I was reading an article on Yahoo Finance the other day that cited what it claimed was a Warren Buffett rule to gauge whether the US stock market is under- or overvalued. The idea is that if the total market cap of US stocks exceeds annual GDP (of the US) then stocks are overvalued. If market cap is less than GDP, stocks are undervalued.

On the surface, this sounds like it might make sense, since it is the US stock market, after all. And the health of the Treasury bond market is tied to the vigor of the US economy. Also, the idea was big in the 1980s, when market cap/GDP was used by Americans and Europeans as a rationale for not becoming involved in the Japanese stock market during a decade-long domestic economy boom there.

Two issues this idea ignores:

–multinational companies. In the case of the US, a good guess is that half the earnings of the S&P 500 come from outside the US. In fact, a very simple but effective way of approaching structuring a portfolio in the US market is to ask whether the US economy will likely do better than the rest of the world in the year ahead or worse. In the first case, the portfolio should overweight domestic-oriented stocks; in the second, internationally-oriented.

–how much of the domestic economy is publicly traded. In the case of the US, big sectors like real estate and housing have little representation. Germany, whose market cap has seldom, if ever, exceeded half of the country’s GDP, is the biggest counterexample for the cap/GDP idea. Two reasons: almost nothing is listed in Germany, and German citizens have historically had little interest in stocks.

For the record, I can’t imagine Buffett thinks this.

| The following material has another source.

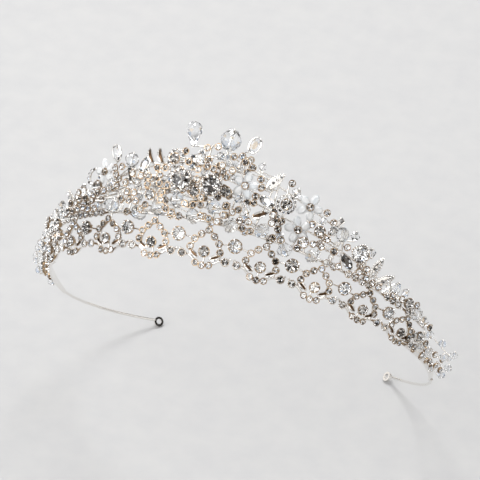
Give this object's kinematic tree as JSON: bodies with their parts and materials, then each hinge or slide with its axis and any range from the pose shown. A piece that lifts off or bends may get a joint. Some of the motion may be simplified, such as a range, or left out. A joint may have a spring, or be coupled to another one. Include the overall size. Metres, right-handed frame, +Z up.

strong stock market = strong economy

Typically, this is the case, in my experience. But there are exceptions, like Mexico in the 1980s–and Germany almost always. In today’s US, it’s easy to see, by comparing the global NASDAQ with the US-centric Russell 2000, that stocks are strong in spite of weakness in domestically-oriented issues. In fact, somewhat like Mexico back then, the US market is underpinned by the near-zero interest rates made necessary by our extreme economic weakness.

A side note: over the past three months, the R2000 (+22.7%) has held its own with NASDAQ (+24.5%). Both have far outdistanced the S&P 500 (+17.5%). Why the R2000 strength? Three possible reasons (translation: I don’t know): counter-trend rally; the worst of the pandemic is already baked into R2000 prices; anticipation that Trump will not be reelected. My guess is some combination of the first two. I think it’s too early to be trying to figure out the election, although belief in four more years of Trump dysfunction should translate into shorting the dollar and the R2000.